5. All Confidential Information and materials furnished to you shall remain the property of Hitviews and nothing contained herein shall be construed as granting you any rights or licenses with respect to the Confidential Information disclosed or any intellectual property rights thereto. You will promptly, at your own expense, return to Hitviews all documents and any tangible material or medium containing or representing such Confidential Information, upon the written request of Hitviews.
6. You hereby acknowledge and agree that Hitviews is providing you with Confidential Information because you are considering the possibility of entering into a business relationship with Hitviews. However, nothing herein shall be deemed to obligate Hitviews to enter into a formal business relationship with you or enter into any agreement with you. Further, you hereby acknowledge and agree that, in the event you and Hitviews fail to enter into an agreement with respect to a business relationship, Hitviews will have no further obligation to you and your only obligations to Hitviews shall be those set forth in this Agreement with respect to the maintenance of the Confidential Information and with respect to returning any and all such Confidential Information to Hitviews as provided in this Agreement.
7. This Agreement shall govern all communications made by Hitviews to you. Your obligations under this Agreement shall continue for so long as the information provided to you constitutes Confidential Information. You may not assign or transfer any of your rights or obligations under this Agreement without the prior written consent of Hitviews.
8. This Agreement shall be construed in accordance with the laws of the United States and the State of New York applicable to agreements executed and wholly performed therein. You agree that any dispute arising out of or relating to this Agreement may only be instituted and prosecuted in the courts of competent jurisdiction of the State of New York. This Agreement represents our entire understanding with respect to the subject matter hereof, and supersedes any other prior or contemporaneous agreements or understandings, whether written or oral. This Agreement may only be changed by written mutual agreement of our authorized representatives. If any provision of the Agreement is found by a proper authority to be unenforceable or invalid, such unenforceability or invalidity shall not affect the other provisions of this Agreement and this Agreement shall be construed as if such unenforceable or invalid provision had never been contained herein.
9. You acknowledge that a violation of this Agreement could cause irreparable harm to Hitviews for which no adequate remedy at law exists and you agree that, in addition to any other remedies available, Hitviews shall be entitled to seek injunctive relief to enforce the terms of this Agreement without any requirement to post bond. Hitviews shall be entitled to recover all costs and expenses, including reasonable attorneys' fees, incurred as a result of any legal action taken to enforce this Agreement.

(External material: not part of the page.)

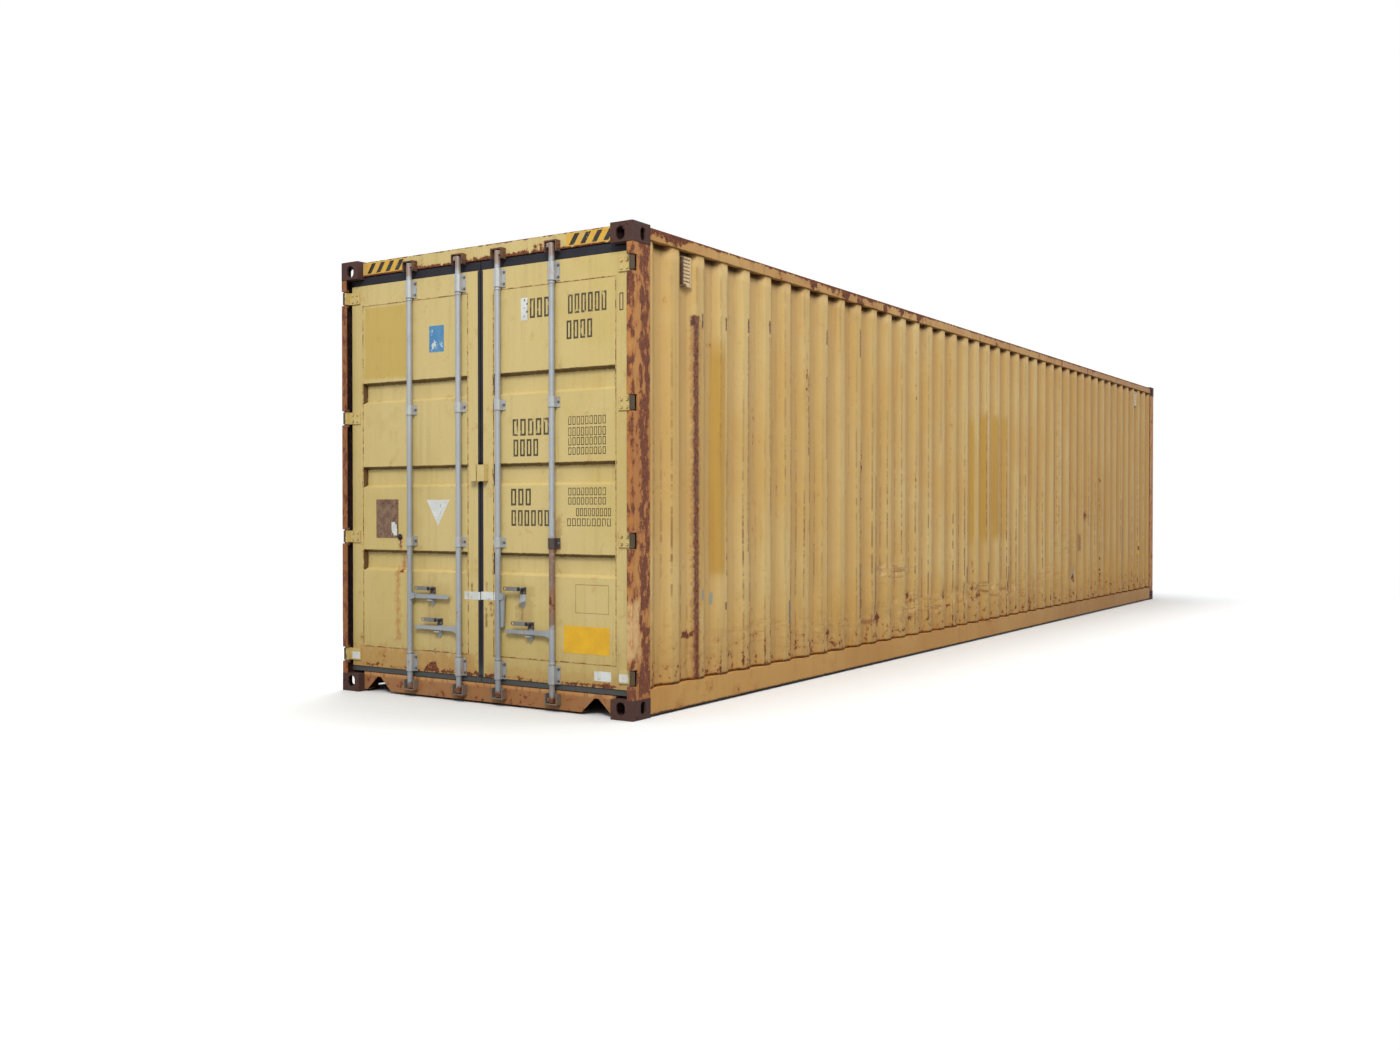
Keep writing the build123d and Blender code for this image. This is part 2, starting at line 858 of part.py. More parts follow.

10. All notices or reports permitted or required under this Agreement shall be in writing and shall be delivered by personal delivery, nationally recognized overnight courier service, facsimile transmission or by certified or registered mail, return receipt requested, and shall be deemed given upon the earlier of actual receipt or one (1) day after deposit with the courier service, five (5) days after deposit in the mail, or receipt by sender of confirmation of electronic transmission.
11. In consideration of Hitviews providing information to you regarding potential business relationships, you acknowledge and agree that neither you nor your employees, affiliates or assigns, shall impede, obstruct, or circumvent Hitviews in its efforts and activities relating to the development of potential business relationships, or otherwise arrange any agreement, business relationship, meeting, phone call, or other correspondence with any of the talent that Hitviews introduces it to, either directly or indirectly, except as directly through Hitviews, without the prior written approval of Hitviews.